SWE is not studied as thoroughly as strain elastography. Zhang et al. studied 72 wrists with CPS and 46 healthy wrists and found that the SWV was 5.241 ± 0.545 m/s in CPS wrists and 3.248 ± 0.410 M/S in the control group, with the difference being significant. The same was also true for CSA. Interestingly, they were able to show that the SWV values were significantly different between patients with mild or moderate CTS and severe CTS [16].

Ardakani et al. studied the application of SWE, morphometry, and artificial intelligence techniques in the diagnosis of CTS. They found that various parameters of elastographic imaging, including the elasticity mean, the standard deviation of elasticity, blue index, red index, and softness index were significantly different among control subjects and CTS patients. They incorporated the data generated by elastographic imaging and morphometry to 2 models of traditional machine learning and deep learning models. In the conventional model, an AUC of 0.943, sensitivity of 90%, specificity of 95%, and accuracy of 92.50% were achieved. The deep learning model yielded an even better response: the AUC, sensitivity, specificity, and accuracy were 0.980, 95.00%, 100%, and 97.50%, respectively [17].

In a recent study by Wee et al., 47 wrists with CTS were compared to 25 wrists from control patients. The CSA of CTS wrists was 11.5 ± 3.4 mm2 compared to 7.3 ± 1.9 in normal wrists (p = 0.001). The authors also calculated the wrist to forearm the CSA ratio of the median nerve and found that it was significantly different in CTS patients. Unlike previous studies, the CSA and CSA ratio were not significantly different among different severities of CTS. The authors suggested that the optimal median nerve CSA cut-off value for the diagnosis was 1.45 [18].

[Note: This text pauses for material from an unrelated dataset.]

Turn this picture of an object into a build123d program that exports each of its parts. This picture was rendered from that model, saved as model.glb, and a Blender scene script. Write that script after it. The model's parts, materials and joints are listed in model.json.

In this study, we showed that a significant correlation existed between SWE and CSA. This can be justified by the fact that as the nerve increases in diameter due to oedema and fibrous tissue formation, the elasticity decreases. CSA is an anatomical factor, and the addition of SWE or other markers of nerve physiology may be useful in more accurate analysis of imaging findings, differentiating conditions that only affect 1 of the variables, or interpreting both of the variables in light of changes made to the other one. Although our results show a favourable diagnostic profile for SWE in CTS, our results should be interpreted with consideration of the limitations of our study. Our study was conducted on patients presenting to a single medical centre. Thus, the diversity of our patients may not reflect that of our general population. Studies that are performed on multiple centres and include a wide range of patients with pre-existing conditions such as diabetes, peripheral neuronal disease, and athletes or others with variations in the components of the musculoskeletal system compared to the general population may reveal the true diagnostic accuracy of SWE in CTS, as well as other peripheral neuropathies.


In the present study, we showed that CSA and SWE were significantly different between CTS wrists and the control group (p = 0.0001). CSA was also significantly different among various stages of CTS and could be used as a staging variable. SWE was not significantly different among moderate and severe stages of CTS. Both of the variables had a good ability to distinguish mild CTS from healthy wrists (p = 0.0001). There was a significant correlation between CSA and SWE, which can be further utilized in image analysis and diagnostic approaches.